Weniger zurückhaltend agiert dagegen Robert Jürgensen, der als Schauspieler an Schroeters Theater arbeitet. Er nützt die erste Gelegenheit, um Gisela zu verführen und schwängert sie. Kurz darauf beginnt er aber auch eine Affäre mit Schröters Tochter Inge (Marina von Ditmar), die mit einem Arzt (Ernst Schröder) verlobt ist. Als es zu einem tragischen Zwischenfall kommt, endet Schröters Karriere abrupt, und der Film kehrt in die Gegenwart zurück.


Die Stärke dieses Melodrams liegt einerseits in der immer noch beeindruckenden schauspielerischen Leistung von Heinrich George.

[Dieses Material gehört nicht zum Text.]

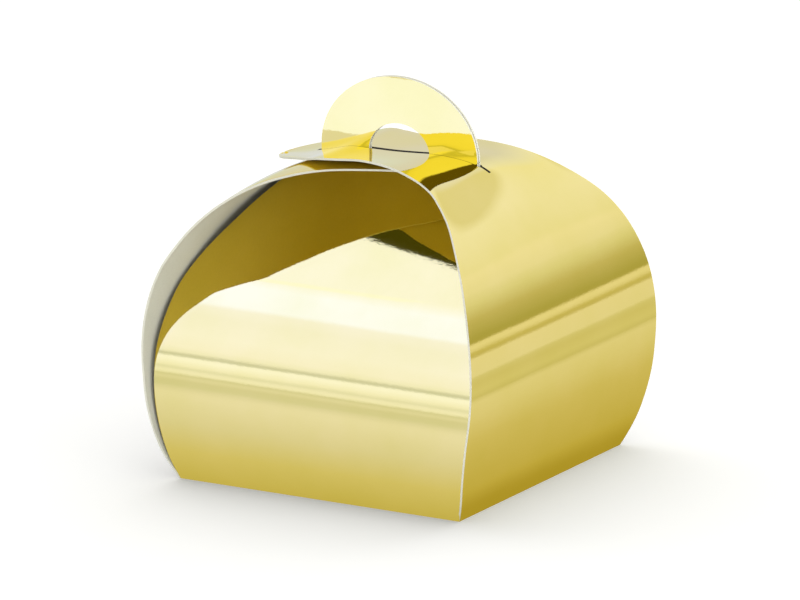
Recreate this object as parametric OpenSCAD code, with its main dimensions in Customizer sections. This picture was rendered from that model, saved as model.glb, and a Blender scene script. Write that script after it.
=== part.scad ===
// Favor box folded from one sheet of gold metallised board.
// Four petals stand on the creases of a square base. The front and back petals
// carry the two handle halves, and the left and right petals close over them.
// Millimetres, +Z up, origin at the centre of the base's underside.
// The front petal faces -Y, and the right petal lies outermost.

/* [Board and base] */
// Side of the square base, crease to crease
base_side = 60; // [48:0.5:80]
// Thickness of the board
board_t = 0.4; // [0.3:0.05:0.5]

/* [Bends of the left and right petals] */
// Angle of every petal above the table at its base crease
crease_angle = 63.8; // [60:0.2:68]
// Outer radius of the bend just above the crease
foot_r = 35.4; // [32:0.2:40]
// Turn of the bend just above the crease
foot_angle = 11.8; // [10:0.2:14]
// Outer radius of the belly of the petal
belly_r = 93; // [84:1:104]
// Turn of the belly
belly_angle = 9.1; // [8:0.1:11]
// Outer radius between belly and shoulder
waist_r = 44.6; // [40:0.2:50]
// Turn between belly and shoulder
waist_angle = 28.3; // [26:0.1:31]
// Outer radius of the right petal's shoulder
shoulder_r = 28.2; // [26:0.2:31]
// Turn of the part of the shoulder that stays with the wall
shoulder_angle = 26; // [24:0.5:32]

/* [Tongues of the left and right petals] */
// Half width of each tongue
tongue_half_w = 11.4; // [9:0.2:13]
// Distance from the middle of the box to a tongue's tip
tongue_reach = 23.7; // [22.5:0.1:26]
// Concave radius where a tongue widens into its wall
tongue_blend_r = 36; // [28:1:44]
// Outer radius of the right tongue's drooping tip
tip_r = 60; // [50:1:80]
// Distance past the middle at which the right tongue starts to droop
droop_start = 6.2; // [5:0.1:8]

/* [Front and back petals] */
// Outer radius of the lower bend of the front and back petals
inner_low_r = 33; // [30:0.2:36]
// Turn of that lower bend
inner_low_angle = 30; // [26:0.5:34]
// Outer radius of the upper bend, which leans inward to the roof
inner_high_r = 30.6; // [28:0.2:33]
// Half width of a roof where it leaves the bend
roof_half_w = 32.1; // [30:0.1:33]

/* [Handle] */
// Outer radius of the half-round handle
handle_r = 16.8; // [15:0.2:18]
// Height of the half round's centre above the crease
handle_rise = 0.9; // [0.5:0.1:1.5]
// Radius of the finger hole's round top
finger_r = 6.5; // [5.8:0.1:7.5]
// Height of that round top's centre above the crease
finger_rise = 2.3; // [1.8:0.1:3]
// Board left between the finger hole and the crease
finger_sill = 1; // [0.6:0.1:1.4]

/* [Fits] */
// Gap between two layers of board that lie on each other
layer_gap = 0.3; // [0.2:0.05:0.4]
// Gap between the side edges of the front and back petals and the petals beside them
side_gap = 0.6; // [0.4:0.05:0.8]
// Gap between the two handle halves
handle_gap = 0.3; // [0.2:0.05:0.4]
// Free width of a slot on each side of the handle
slot_side_gap = 0.45; // [0.3:0.05:0.6]
// Spare length of a slot on the left of the handle
slot_left_gap = 0.8; // [0.5:0.1:1.2]
// Spare length of a slot on the right of the handle
slot_right_gap = 2; // [1:0.1:2.5]
// Setback of a wall's side edge from the mitre line at the corner of the box
mitre_setback = 0.4; // [0.2:0.05:0.8]

/* [Hidden] */

$fn = 96;
overrun = 5;
angle_step = 3;
gold = [0.86, 0.74, 0.38];
base_half = base_side / 2;
mitre_angle = (180 - crease_angle) / 2;
corner_angle = 45;

// A bend is [outer radius, turn, length], and a flat run has radius and turn zero.
function angle_at(bends, i) = i == 0 ? crease_angle : angle_at(bends, i - 1) + bends[i - 1][1];
function out_dir(a) = [sin(a), -cos(a)];
function run_dir(a) = [cos(a), sin(a)];
function bend_step(bends, i) = bends[i][0] > 0
    ? bends[i][0] * (out_dir(angle_at(bends, i + 1)) - out_dir(angle_at(bends, i)))
    : bends[i][2] * run_dir(angle_at(bends, i));
function start_of(bends, i) = i == 0 ? [base_half, 0] : start_of(bends, i - 1) + bend_step(bends, i - 1);
function centre_of(bends, i) = start_of(bends, i) - bends[i][0] * out_dir(angle_at(bends, i));

// Point a share of the way along one bend, at a depth below its outer face.
function bend_point(bends, i, share, depth) = bends[i][0] > 0
    ? centre_of(bends, i) + (bends[i][0] - depth) * out_dir(angle_at(bends, i) + bends[i][1] * share)
    : start_of(bends, i) + share * bend_step(bends, i) - depth * out_dir(angle_at(bends, i));
function bend_steps(bend) = bend[0] > 0 ? ceil(bend[1] / angle_step) : 1;
function edge_points(bends, first, last, depth) = concat(
    [bend_point(bends, first, 0, depth)],
    [
        for (i = [first:last])
            for (k = [1:bend_steps(bends[i])])
                bend_point(bends, i, k / bend_steps(bends[i]), depth)
    ]
);
function backwards(points) = [for (i = [len(points) - 1:-1:0]) points[i]];
function flipped(points) = [for (p = points) [-p.x, p.y]];

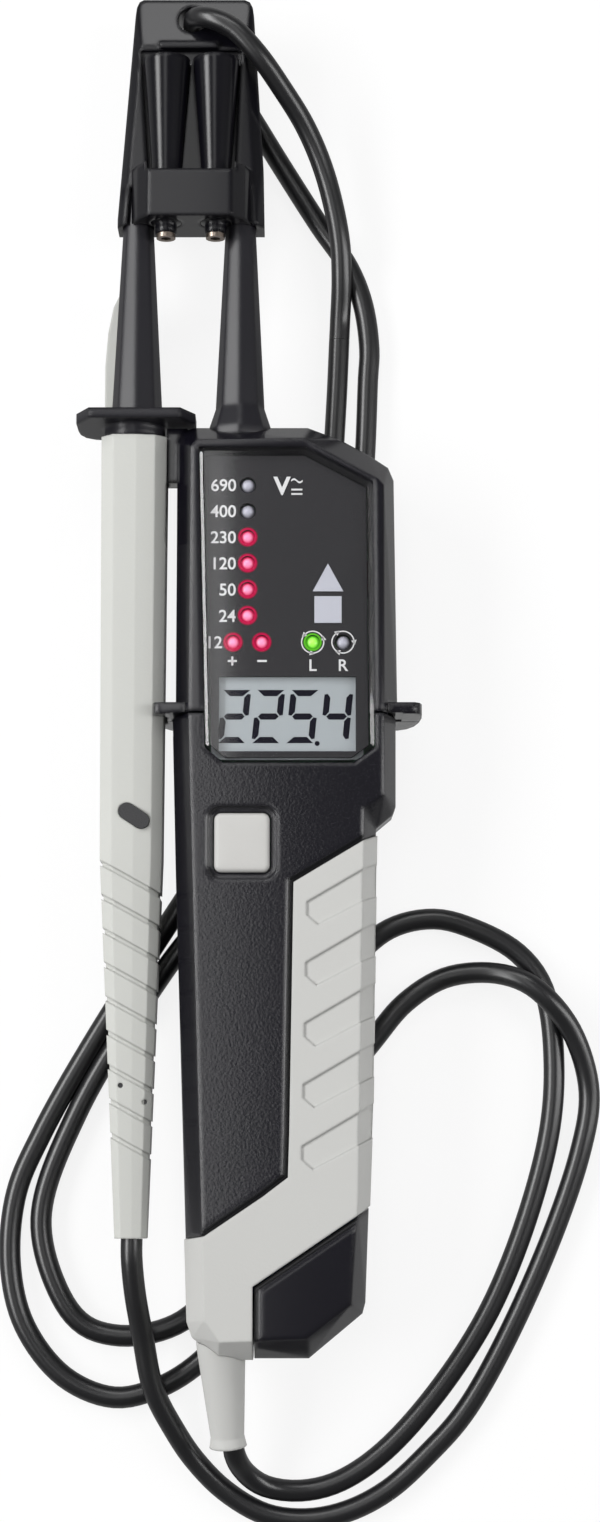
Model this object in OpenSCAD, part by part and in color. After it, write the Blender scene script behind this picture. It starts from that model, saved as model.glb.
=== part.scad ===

Galt dieser in der Weimarer Zeit noch als Linker ("Berlin Alexanderplatz"), der nach der Machtergreifung der Nationalsozialisten zunächst vom Spielbetrieb ausgeschlossen war, so arrangierte er sich bald mit dem Regime und spielte unter anderem mit Rollen in "Hitlerjunge Quex" (1933), "Jud Süß" (1940) und "Kolberg" (1945) eine zentrale Rolle in der Propaganda-Maschinerie.


Auf den Leib geschrieben war ihm die Rolle dieses Theaterintendanten und geschickt verbindet Paul Verhoeven die Filmhandlung mit Calderons Stück "Der Richter von Zalamea", indem er in der Rückblende am Ende Filmhandlung und Theateraufführung ineinanderfließen lässt. Seltsam unentschlossen ist allerdings die Haltung des Films gegenüber der Figur des Robert Jürgensen, der in der Rückblende als hinterhältiger Verführer erscheint, in der Gegenwart aber als liebevoller Ehemann.


Dennoch packt dieses Melodram immer noch, dank der dichten Verankerung im Theatermilieu und der geschickten Verzahnung Schroeters und Jürgensens mit den beiden Frauenfiguren Gisela und Inge. Beide Frauen verbindet dabei, dass sie kein Hausfrauendasein führen wollen, sondern eine Karriere anstreben. Dazu kommt bei Schroeters Tochter Inge noch, dass sie sich bisher von ihrem Vater, für den die Karriere immer im Zentrum stand, und nun von ihrem Verlobten, für den der Arztberuf stets Vorrang hat, vernachlässigt fühlt.


Politische Botschaft kann man am ehesten im Finale sehen, wenn Schroeter in der Rolle des Richters von Zalamea erklärt, dass Unglück nötig sei, um das Glück zu ertragen. Dies könnte man als Anspielung auf das Unglück des Kriegs lesen, das man eben ertragen muss, um danach eine glückliche Zeit genießen zu können.


An Sprachversionen bietet die bei Pidax Film erschienene DVD, die durch die digitale 4K-Restaurierung der Friedrich-Wilhelm-Murnau-Stiftung durch die Bildqualität besticht, die deutsche Originalfassung. Die Extras beschränken sich auf den Original-Trailer und eine Bildergalerie sowie ein Booklet mit einem informativen Beitrag von Anne Siegmayer, der Einblicke in die Karriere von Regisseur Paul Verhoeven und Hauptdarsteller Heinrich George sowie in die Produktion des Films bietet.